I’ve been quoted in the Danish newspaper Arbejderen (“The Labourer”) under the headline “IT Employees Launch Campaign Against the Patent Court“. The campaign is  about the upcoming referendum on the Danish accession to the new EU-wide Unified Patent and the related Unified Patent Court. The work of the FSFE and especially our Fellowship group is mentioned.

It is very important to campaign for a “no” in this referendum, since the Unified Patent will make the current problems with software patents from the European Patent Office much worse. If Denmark votes no, its businesses will be at least partially shielded from European-wide enforcement of software patents. The campaign is organized by PROSA and the IT-Political Association of Denmark.

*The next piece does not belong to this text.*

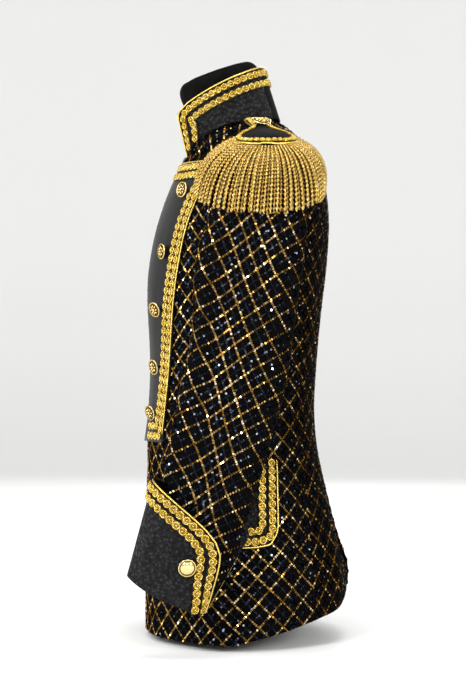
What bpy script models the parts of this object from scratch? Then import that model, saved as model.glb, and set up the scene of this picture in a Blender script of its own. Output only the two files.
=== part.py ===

This is more relevant than ever, as the EPO now openly admits that “technical software” can be patented.

See this, and this.

The quote is:

Carsten Agger is active in the IT-Political Association of Denmark and in  Open Space Aarhus, an association of people interested in technology[1].

He is also a coordinator in the Free Software Foundation Europe (FSFE) which fights for the right to develop and distribute software freely.

This Friday, the FSFE joined a campaign to ask all  candidates for the upcoming elections for the European Parliament to join a pact which states that free software is a common good which is worth fighting for.

If you want to read the rest of the article, I propose you use Google Translate, as I don’t have the time to translate all of it.

Tonight, there’s going to be a public meeting in Aarhus to launch the new campaign against software patents and the Unified Patent. I hope there’s going to be a lot of people and that we can get the “no”. That could also help get the movement against software patent going in all of Europe.

Our local group in Aarhus will contribute as much to the campaign as it can. The patent court and the referendum will be the subject of our next fellowship meeting on February 20.

Notes:

[1]: Also called a HACKERSPACE. That’s the term we prefer.

[2]: Actually, the original article states that the FSFE launched that campaign. This is wrong and is not what I told the journalist. APRIL has launched it, the FSFE and specifically our local group wants to join it. The journalist has now fixed this in the online edition.